I don't believe that women are any less competitive than men.
Many men, in fact, have told me that I am the most bossy and competitive
person they have ever met. Be that as it may, when you add gender into
the competitive equation, strange things happen. Almost any guy will
puke up a lung to beat a girl, even if he knows she is a better athlete
than he is. This became particularly clear to me one day when I had
finished running a track workout with the high school boys I coached.
"I did pretty good today, huh, Coach?" Justin asked me.
He was one of those kids who plodded along, getting better and growing
into his body over four years, but never growing out of his need for
adult affirmation.
"Dude," Ryan, a state finalist in the 800, interrupted
him. "Coach beat you."
"So?"
"So, she has three strikes against her: she's white,
she's middle aged, and she's a woman."
"Oh, right," Justin replied, duly chastised.
Perhaps the only way to think of these incidents is to see them as
male hormone storms. A kind of PMS--Puny Male Syndrome. Maybe we, as
women, need to simply ignore what comes out of a man's mouth at
times. We need to cultivate their singular relationship with the remote.
When they say these things, men are clearly "not themselves";
they are hysterical, overly emotional, feeling moody and vulnerable, and
we should simply tune them out. Kind of like the day my freshmen boys
were doing situps in the weight room.
"Lift your hips when you do this crunch," I point at
Alex, one of my favorites. He is polite but full of fight, two things
that do not normally go together in fourteen year old boys.
"Coach, I'm practicing the star stretch," he jokes,
spread-eagled on the floor and looking up at the asbestos ceiling.
"Come on, Alex, pay attention. Lift your butt or the whole
team does this again."
"Lifting your hips. Something coach is used to doing on a
regular basis," he announces to the whole team.
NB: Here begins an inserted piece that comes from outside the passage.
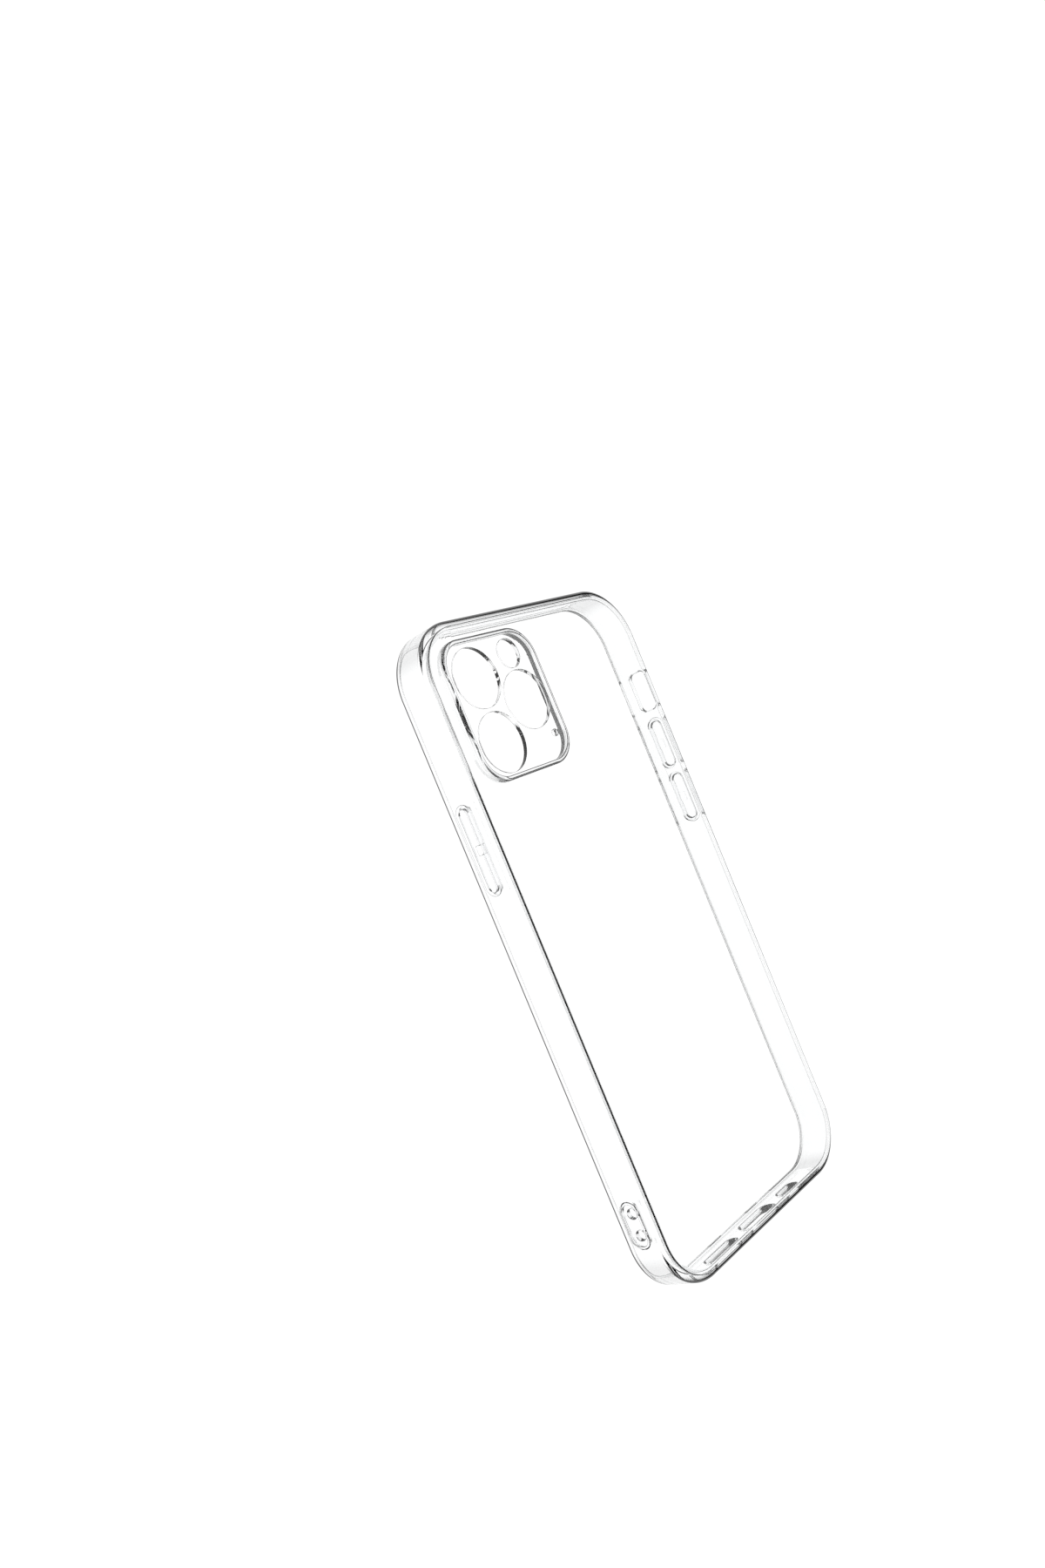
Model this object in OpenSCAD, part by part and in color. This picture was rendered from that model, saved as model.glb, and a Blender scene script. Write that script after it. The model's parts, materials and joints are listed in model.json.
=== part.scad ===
// Clear protective phone case: soft bumper frame, hard back panel, camera guard,
// lens plate, lanyard eyelet and three push buttons.
// Millimetres. The case lies screen side down: the lip rests on Z = 0, the back faces +Z,
// the camera end is +Y, and the origin is the middle of the lip plane.

/* [Case] */
// Outside width across the side walls, without the buttons
case_w = 75; // [74:0.5:80]
// Outside length
case_l = 150; // [149:0.5:165]
// Height from the lip plane to the back face
case_h = 9.6; // [9.4:0.1:10.6]
// Outside corner radius in plan
corner_r = 13; // [12:0.5:14]

/* [Walls] */
// Thickness of the side walls
wall = 1.65; // [1.5:0.05:1.9]
// Thickness of the back panel
back_t = 1.2; // [1:0.05:1.4]
// Height of the lip round the screen
lip_h = 0.9; // [0.7:0.05:1.1]
// Height of the back's face above the frame's edge round it
back_step = 0.4; // [0.1:0.05:0.5]
// Reach of the lip past the wall, over the edge of the screen
lip_reach = 0.45; // [0.3:0.05:0.6]
// Radius of the outer edge round the back
back_round = 1.5; // [1.2:0.1:1.6]
// Radius of the outer edge round the lip
lip_round = 1.3; // [1:0.1:1.5]
// Radius of the hollow where the wall meets the back
cove_r = 1; // [0.8:0.1:1.2]

/* [Camera guard] */
// Width of the raised guard
guard_w = 30.2; // [28:0.2:31]
// Length of the raised guard
guard_l = 31.5; // [30:0.1:33]
// Height of the guard's rim above the back
guard_h = 1.4; // [1.2:0.1:2]
// Corner radius of the guard in plan
guard_r = 7; // [6:0.5:8]
// Width of the rim round the lens plate
rim_w = 1; // [0.8:0.1:1.3]
// Depth of the lens plate's face below the top of the rim
plate_sink = 0.4; // [0.3:0.05:0.6]
// Thickness of the lens plate
plate_t = 1; // [0.8:0.05:1]
// Radius of the three lens holes
lens_r = 6.75; // [6:0.05:6.8]
// Radius of the flash hole
flash_r = 3.3; // [3:0.05:3.4]
// Radius of the microphone hole
mic_r = 0.8; // [0.5:0.1:1]

/* [Buttons] */
// Length of the power button's cap
power_l = 18.5; // [16:0.5:19]
// Length of each volume button's cap
volume_l = 11.7; // [10:0.1:12]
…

"Ha ha," I cut through their laughter.
"Did you smoke crack today, Alex? Or did you just wake up and
decide today is the day you want to be kicked off the team?"
A still silence descends.
"One more comment like that and you're out the
door."
In retrospect, there doesn't seem to be too much difference
between Alex and the Zit Boys. Maybe there is just a part of men that
stays stunted at thirteen.
Unfortunately, it appears that a part of me, too, is stuck in the
eighties because I cannot let the Zit Boy Incident roll off my back like
an adult.
My experience at the New Jersey Marathon reveals that there is
really only one acceptable response to these moments. At mile ten, the
wind starts to blow and the rain turns horizontal. My friend Ana and I
claw our way through the aid stations, our hands so cold we can't
grab the water or open our GU to refuel. For the first ten miles of the
race, a middle aged man drafts off of us, huffing and puffing his way to
each mile marker.
"You know," he reaches out a hand to touch Ana's
shoulder at mile eleven. "You really could run much faster if you
lengthened your stride."
"Are you friggin' joking me?" I think. "What
part of being half-way through a marathon sounds like a good time to
reassess your running form? And by the way, YOUR fat ass is hanging on
to US, buddy."
Ana smiles sweetly at him. We look at each other and drop a 6:30
mile into the middle of our race.
We finish fifth and sixth. A good half hour before our friend. But
we make sure he sees our faces cheering for him at the finish line.
"Guess that whole lengthening your stride thing really works
for you," I joke with Ana when we pick up our awards.
And that is the solution: Smile sweetly and then run like hell.
So maybe the next man will think twice before assuming a woman
exercising alone needs help.
Tell the Zit Boys I'll be waiting for them at the finish line.